Wednesday, February 4, 2009
Be Grateful for Ice Cream ;)
I am one of the world's biggest Cherry Garcia fans so I've been really wanting to try to make it at home (hubby got me the Ben and Jerry's ice cream recipe book for my birthday last year).
The ice cream is really yummy but I don't think it tastes anything like Cherry Garcia! lol :)
I do have some ideas about that so I'll have to try it again soon. First, I used dried cherries since fresh ones aren't available and when I think of canned cherries, I think of that gooey (not in a good way) cherry pie filling. Yikes! I will try it again with fresh once those are in season. Also, one of my friends suggested using some cherry brandy either in the ice cream base or just poured on top. Will have to try that one, too. :)
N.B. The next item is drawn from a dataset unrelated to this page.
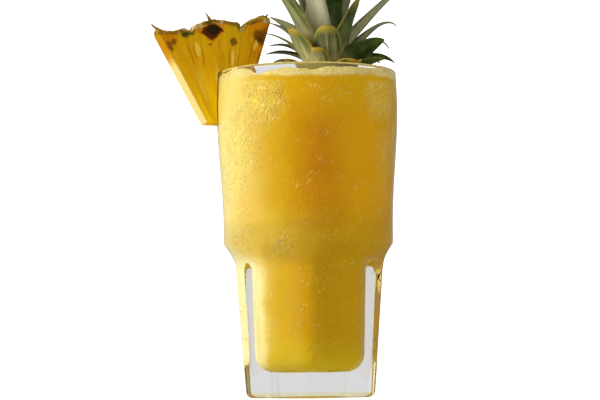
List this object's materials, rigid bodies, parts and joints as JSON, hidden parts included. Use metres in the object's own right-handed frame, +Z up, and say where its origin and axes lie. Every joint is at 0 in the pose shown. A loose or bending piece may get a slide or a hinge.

This version is more Coldstone than Cherry Garcia. It's a great sweet base with cherries and chocolate chunks mixed in!
Makes 1 Grateful Quart (yes, I ripped that off from the Ben & Jerry's book..)
2 large eggs
3/4 cup sugar
2 cups heavy cream
1 cup milk
1/4 cup dark chocolate chunks (I just chopped chunks off a bar of chocolate)
1/4 cup cherries, chopped (I used dried but will use fresh next time)
1. Whisk the eggs and sugar in the bowl of the KA mixer using the wire whisk attachment. Turn the mixer to speed 2 and let it run for about 30 seconds or until the eggs and sugar are slightly thickened.
2. Keep the mixer running at speed 2 while you add in the heavy cream and milk. Let it run until it's all well-mixed.
3. Pour the egg-sugar-milk-cream mixture into a medium saucepan with a heavy bottom. Cook over medium heat until tiny bubbles form around the edge of the mixture and you can see steam rising from the liquid. Do not let it boil! Transfer this mixture into a glass bowl then cover and refrigerate for at least 8 hours.
4. Once the base has thoroughly chilled, attach the frozen ice cream attachment bowl to the KA mixer (make sure it has had at least 15 hours in the freezer). Turn the mixer to speed 1 (STIR). While the dasher is spinning, carefully pour the ice cream base into the ice cream freezer bowl (it's best to use a measuring jug for this part). Let the mixture stir for 15-20 minutes. Add in the chocolate chunks and cherries during the last 2 minutes of stir time.
5. Transfer the ice cream to freezer-safe containers and allow to freeze to desired consistency.
Have a grateful day ;)
Based on the Cherry Garcia recipe from Ben and Jerry's Homemade Ice Cream and Dessert Book by Ben Cohen and Jerry Greenfield with Nancy J. Stevens.
I used the French Vanilla Ice Cream recipe from the little book that came with my KitchenAid ice cream maker attachment but just to figure out the cooking times (I'm really sketchy about raw egg [why do you think I love vegan baking so much?!] and the B&J book didn't cook their base).